### Goal
Each line below should be quoted exactly, please.

### Dataset excerpt
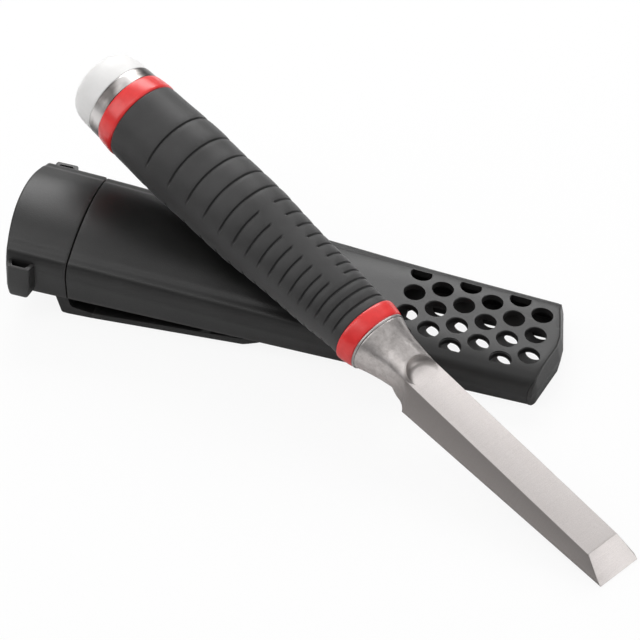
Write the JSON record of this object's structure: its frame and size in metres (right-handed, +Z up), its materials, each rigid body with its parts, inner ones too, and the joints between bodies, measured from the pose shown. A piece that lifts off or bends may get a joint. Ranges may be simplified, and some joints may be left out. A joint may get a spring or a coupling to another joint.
{
  "type": "striking chisel with belt holster",
  "caption": "Bevel-edge striking chisel with soft grip and domed steel cap, lying across its perforated moulded belt holster.",
  "frame": {"origin": "centre of the whole object's box, on the surface that the holster and the cutting edge rest on", "axes": "+X along the holster from its mouth to its tip (level), +Z up, +Y across the holster towards the striking cap's side"},
  "size_m": [0.242, 0.1478, 0.0688],
  "materials": {
    "blade_steel": "ground, satin",
    "washer_steel": "bright",
    "cap_steel": "polished",
    "red_ring": "satin",
    "core_plastic": "moulded",
    "grip_rubber": "soft satin",
    "holster_plastic": "fine moulded grain",
    "fastener_steel": "plated",
    "spring_steel": "rolled"
  },
  "bodies": {
    "holster": {"holster_shell": "holster_plastic", "holster_back": "holster_plastic", "mouth_collar": "holster_plastic", "tip_cap": "holster_plastic", "link_loop_near": "holster_plastic", "link_loop_far": "holster_plastic", "spring_rivet": "fastener_steel", "clip_foot": "holster_plastic", "clip_screws": "fastener_steel"},
    "chisel": {"blade": "blade_steel", "bolster_washer": "washer_steel", "front_ring": "red_ring", "handle_core": "core_plastic", "grip": "grip_rubber", "rear_ring": "red_ring", "striking_cap": "cap_steel"},
    "clip_arm": {"clip_arm": "holster_plastic"},
    "leaf_spring": {"retaining_spring": "spring_steel"}
  },
  "joints": [
    {"name": "chisel_lift", "type": "slide", "parent": "holster", "child": "chisel", "axis": [0, 0, 1], "range_m": [0, 0.12]},
    {"name": "clip_flex", "type": "hinge", "parent": "holster", "child": "clip_arm", "pos_m": [-0.08886, 0.02284, 0.00001], "axis": [0, 1, 0], "range_deg": [0, 6]},
    {"name": "spring_flex", "type": "hinge", "parent": "holster", "child": "leaf_spring", "pos_m": [-0.08456, 0.02284, 0.0259], "axis": [0, -1, 0], "range_deg": [0, 6]}
  ]
}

### Full output
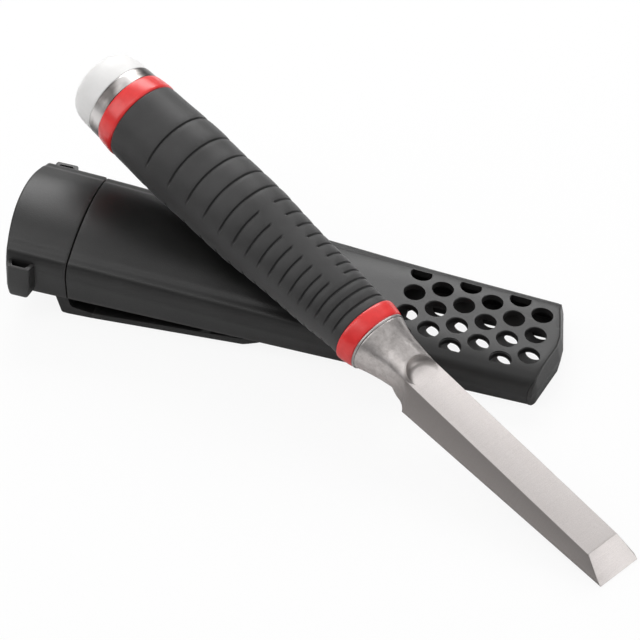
Write the JSON record of this object's structure: its frame and size in metres (right-handed, +Z up), its materials, each rigid body with its parts, inner ones too, and the joints between bodies, measured from the pose shown. A piece that lifts off or bends may get a joint. Ranges may be simplified, and some joints may be left out. A joint may get a spring or a coupling to another joint.
{
  "type": "striking chisel with belt holster",
  "caption": "Bevel-edge striking chisel with soft grip and domed steel cap, lying across its perforated moulded belt holster.",
  "frame": {"origin": "centre of the whole object's box, on the surface that the holster and the cutting edge rest on", "axes": "+X along the holster from its mouth to its tip (level), +Z up, +Y across the holster towards the striking cap's side"},
  "size_m": [0.242, 0.1478, 0.0688],
  "materials": {
    "blade_steel": "ground, satin",
    "washer_steel": "bright",
    "cap_steel": "polished",
    "red_ring": "satin",
    "core_plastic": "moulded",
    "grip_rubber": "soft satin",
    "holster_plastic": "fine moulded grain",
    "fastener_steel": "plated",
    "spring_steel": "rolled"
  },
  "bodies": {
    "holster": {"holster_shell": "holster_plastic", "holster_back": "holster_plastic", "mouth_collar": "holster_plastic", "tip_cap": "holster_plastic", "link_loop_near": "holster_plastic", "link_loop_far": "holster_plastic", "spring_rivet": "fastener_steel", "clip_foot": "holster_plastic", "clip_screws": "fastener_steel"},
    "chisel": {"blade": "blade_steel", "bolster_washer": "washer_steel", "front_ring": "red_ring", "handle_core": "core_plastic", "grip": "grip_rubber", "rear_ring": "red_ring", "striking_cap": "cap_steel"},
    "clip_arm": {"clip_arm": "holster_plastic"},
    "leaf_spring": {"retaining_spring": "spring_steel"}
  },
  "joints": [
    {"name": "chisel_lift", "type": "slide", "parent": "holster", "child": "chisel", "axis": [0, 0, 1], "range_m": [0, 0.12]},
    {"name": "clip_flex", "type": "hinge", "parent": "holster", "child": "clip_arm", "pos_m": [-0.08886, 0.02284, 0.00001], "axis": [0, 1, 0], "range_deg": [0, 6]},
    {"name": "spring_flex", "type": "hinge", "parent": "holster", "child": "leaf_spring", "pos_m": [-0.08456, 0.02284, 0.0259], "axis": [0, -1, 0], "range_deg": [0, 6]}
  ]
}